The ramifications of this are, in general, completely invisible so far to the consumer. Webpages still appear to work, and we can all shop online from our mobile devices. But the entrance of new players, and the competitive pressure that place on the market is drying up. The lack of protocol addresses is an extremely fundamental barrier to entry. Only the incumbents remain.
Shutting down access to the Internet to all but existing incumbents should be sending chilling messages to regulators and public policy makers about the futility of generating competitive infrastructure in copper and in radio spectrum if the same cannot be maintained in the level of provision of Internet access and online services.
This is not a comfortable situation and continued inaction is its own decision. Sitting on our hands only exacerbates the issue and todays situation is assuming a momentum that seats incumbents firmly in control of the Internet’s future. This is truly an horrendous outcome. It’s not “open”. Whatever “open” may mean, this is the polar opposite!
The Open Internet?
It should be pretty obvious by now that I’m sure that today we just don’t have an “open” Internet.
The massive proliferation of network-based middleware has resulted in an internet that has few remaining open apertures. Most of the time the packet you send is not precisely the packet I receive, and all too often if you deviate from a very narrowly set of technical constraints within this packet, then the packet you send is the packet I will never receive. The shortage of addresses has meant that the rigors of scarcity has replaced the largesse of abundance and with this has come the elevation of what used to be thought of as basic utility, including privacy and security in online services into the category of luxury goods only accessible at a considerable price premium. Our technology base is being warped and distorted to cope with an inadequate supply of addresses and the ramifications extend out from the basic domain of the internet protocol upwards into the area of online services and their provisioning. From the crowding out of open technology by encroaching IPR claims, to the problems of the mass of our legacy base restricting where and how we can innovate and change, and the rigors of scarcity of addresses, the picture of the technology of the Internet is now far from “open.”
Maybe the “open” Internet is something entirely different. Maybe it’s about the policy environment, and the competitive landscape. Maybe it’s about the attributes of having no barriers to entry in the supply of goods and service using the Internet. This could be deregulation of the carriage and/or access regime, allowing competitive in packet transport. Or the ability to deliver content and services without requiring the incumbents’ permission and without extortionate price gouging on the part of providers of critical bottleneck resources. Maybe in the “open” Internet we are talking about the benefits from low barriers to entry, innovation, entrepreneurialism and competition in the provision of goods and services over the Internet platform.
But this is not “open” either. The fact that we’ve exhausted our stock of IP addresses impinges on this considerations of markets for the provision of goods and services on the Internet, and their open operation. Without your own pool of IPv4 addresses you cannot set up a packet pushing business, so that’s no longer “open”. And without your own pool of IPv4 addresses you cannot set up secure services as a content service provider.
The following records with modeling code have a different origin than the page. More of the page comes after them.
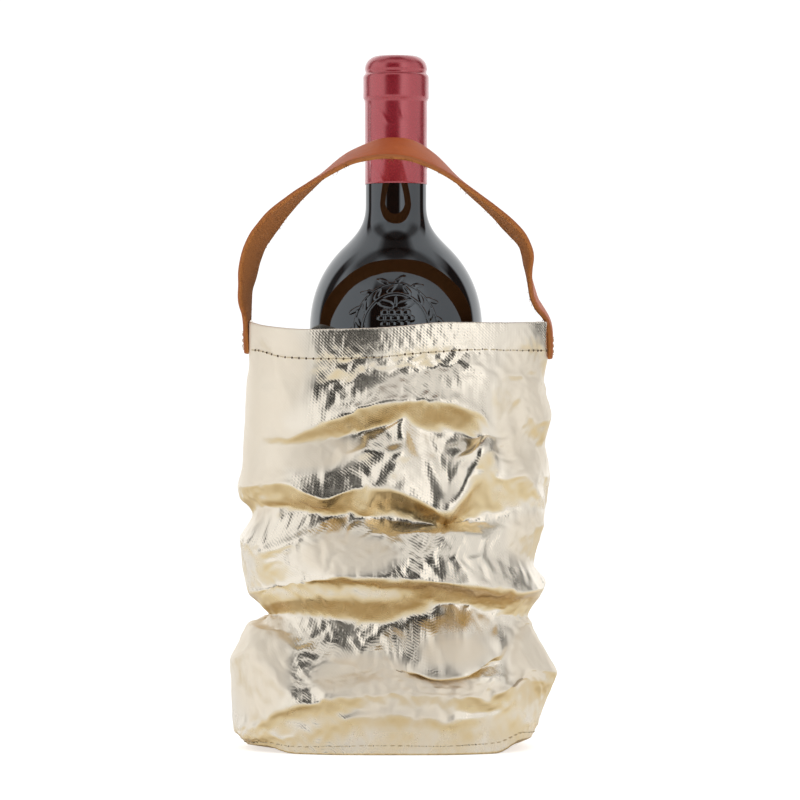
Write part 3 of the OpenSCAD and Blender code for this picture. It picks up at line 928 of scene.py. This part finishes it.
# The strap's middle line from its left end to its right end, in millimetres: x, y, z, and how far across
# the strap's front edge leans in towards the bottle (or, below 0, out), of its whole width.
STRAP_MM = [
    (-66.9, -6, 176.6, 0), (-66.9, -6, 183.4, -0.4), (-66.8, -6, 190, -0.8), (-67.0, -7.2, 197.5, -2.5),
    (-67.0, -10, 203, -4), (-66.1, -14.3, 209.4, -5), (-64.9, -18.5, 216.2, -6.4), (-62.8, -22.7, 222.9, -7),
    (-59.8, -26.3, 228.8, -7.2), (-56.6, -29, 233.3, -6.5), (-52.9, -31.9, 237.8, -5.4),
    (-48.4, -34.6, 242.2, -3.8), (-42.8, -37.5, 246.9, -1.9), (-36.8, -40.2, 251.2, 0),
    (-32.2, -42.3, 254.5, 1), (-27.1, -44.7, 258.2, 3), (-20.2, -47, 262.2, 5), (-12.6, -48.7, 264.9, 7),
    (-5.9, -49.4, 266.3, 8.6), (1.5, -49.5, 266.2, 9.3), (7, -48.9, 265.1, 9.1), (12, -47.6, 263.2, 7.8),
    (17.5, -45.9, 260.3, 5.6), (22.4, -43.8, 256.9, 3.5), (26.4, -41.7, 253.6, 1.8),
    (30.4, -39.6, 250.2, 0.4), (35.7, -37, 246.0, -0.7), (41.3, -34.2, 241.5, -1.8),
    (48, -30.6, 235.7, -3), (52.7, -27.5, 230.6, -4), (55.5, -24.9, 226.2, -4),
    (57.2, -22.3, 222.2, -3), (58.1, -19.3, 217.5, -1), (58.9, -16.4, 212.6, 0.4),
    (60.5, -12, 205.6, 2.4), (63, -8.6, 199.6, 2.8), (66, -6.6, 195.3, 2.4), (68.2, -6, 191.5, 1.8),
    (69.1, -6, 187, 1.0), (69.1, -6, 181, 0.4), (68.9, -6, 174.2, 0),
]
STRAP_WIDE_MM = 21.6
STRAP_THICK_MM = 2.3
STRAP_STATIONS = 190


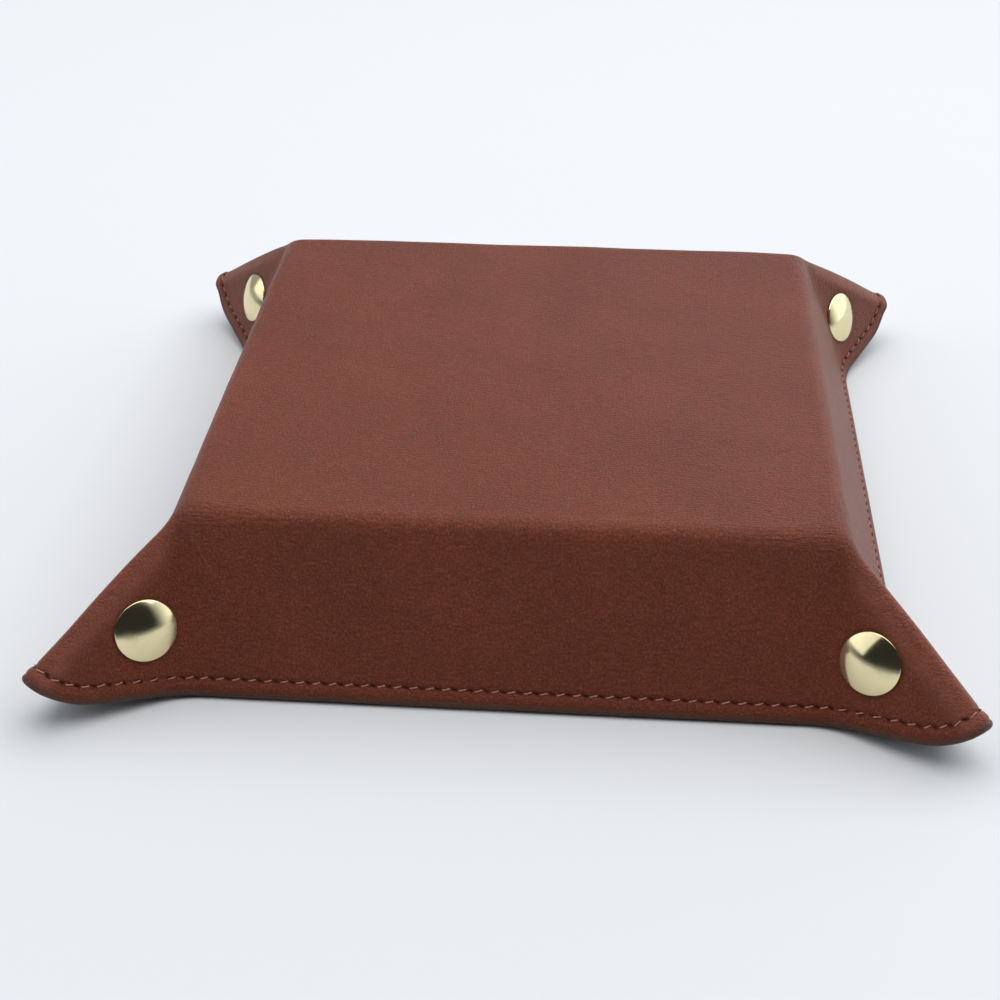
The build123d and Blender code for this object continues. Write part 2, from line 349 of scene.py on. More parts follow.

So as long as you are willing to offer goods and services over an open, insecure, untreatable channel, and as long as you are willing to put the fate of your enterprise in the hands of your virtual neighbours with whom you are sharing IP addresses and hosting platforms, and so low as the price of access to these shared address resources is not in itself a barrier to entry, then perhaps this niche is still accessible. But it’s not what we intended it to be. It’s not “open”.
Perhaps the “open” Internet, in the sense of being an “open” platform that can carry the hopes and aspirations of a socially transformative power of a post-industrial digital economy, is now fading into an ephemeral afterglow.
Maybe it’s not too late, and maybe we can salvage this. But there are many moving parts here, and they all deserve attention. We need to use an open common technology platform that offers abundant pools of protocol addresses. Yes, I’m referring to IPv6. But that’s by no means the end of this list. We need continuing access to software tools and techniques. We need open software. We need open technology. We need open devices and open access to security. We need to open competitive access to the access infrastructure of wires and access to the radio spectrum. We need open markets that do not place any private or public enterprise in overarching positions of market dominance. We need an open governance structure that does not place any single nation state in a uniquely privileged position. We need open dialogues that enfranchise stakeholders to directly participate in conversations that matter to them. Indirect representation is just not good enough. We need all of these inputs and more. And each of them are critical, in as much as we are aware from centuries of experience that failure in any of these individual aspects translates to catastrophic failure of the entire effort.
Yes, this is asking a lot from all of us. But, in particular, it’s asking a lot from our policy makers and regulators. The mantra that deregulated markets will naturally lead to these forms of beneficial outcomes that enrich the public good ignores a rich history of market distortions, manipulations and outright failures. An “open” Internet is not a policy free zone where market inputs are the sole constraint. Markets aggregate, monopolies form, and incumbents naturally want to set forth constraints and conditions that define the terms of any form of future competition. And in this space of market behaviours our only residual control point lies in the judicious use of considered regulatory frameworks that encourages beneficial public good outcomes.
At best, I would label the “open” Internet an aspirational objective right now. We don’t have one. It would be good if we had one, and perhaps, in time, we might get one. But the current prospects are not all that good, and talking about today’s Internet as if it already has achieved all of these “open” aspirations is perhaps, of all of the choices before us, the worst thing we could do.
Today’s Internet is many things, but it’s certainly not an “open” Internet. It could be, but to get there, it’s not just going to happen by itself. It’s going to need our help.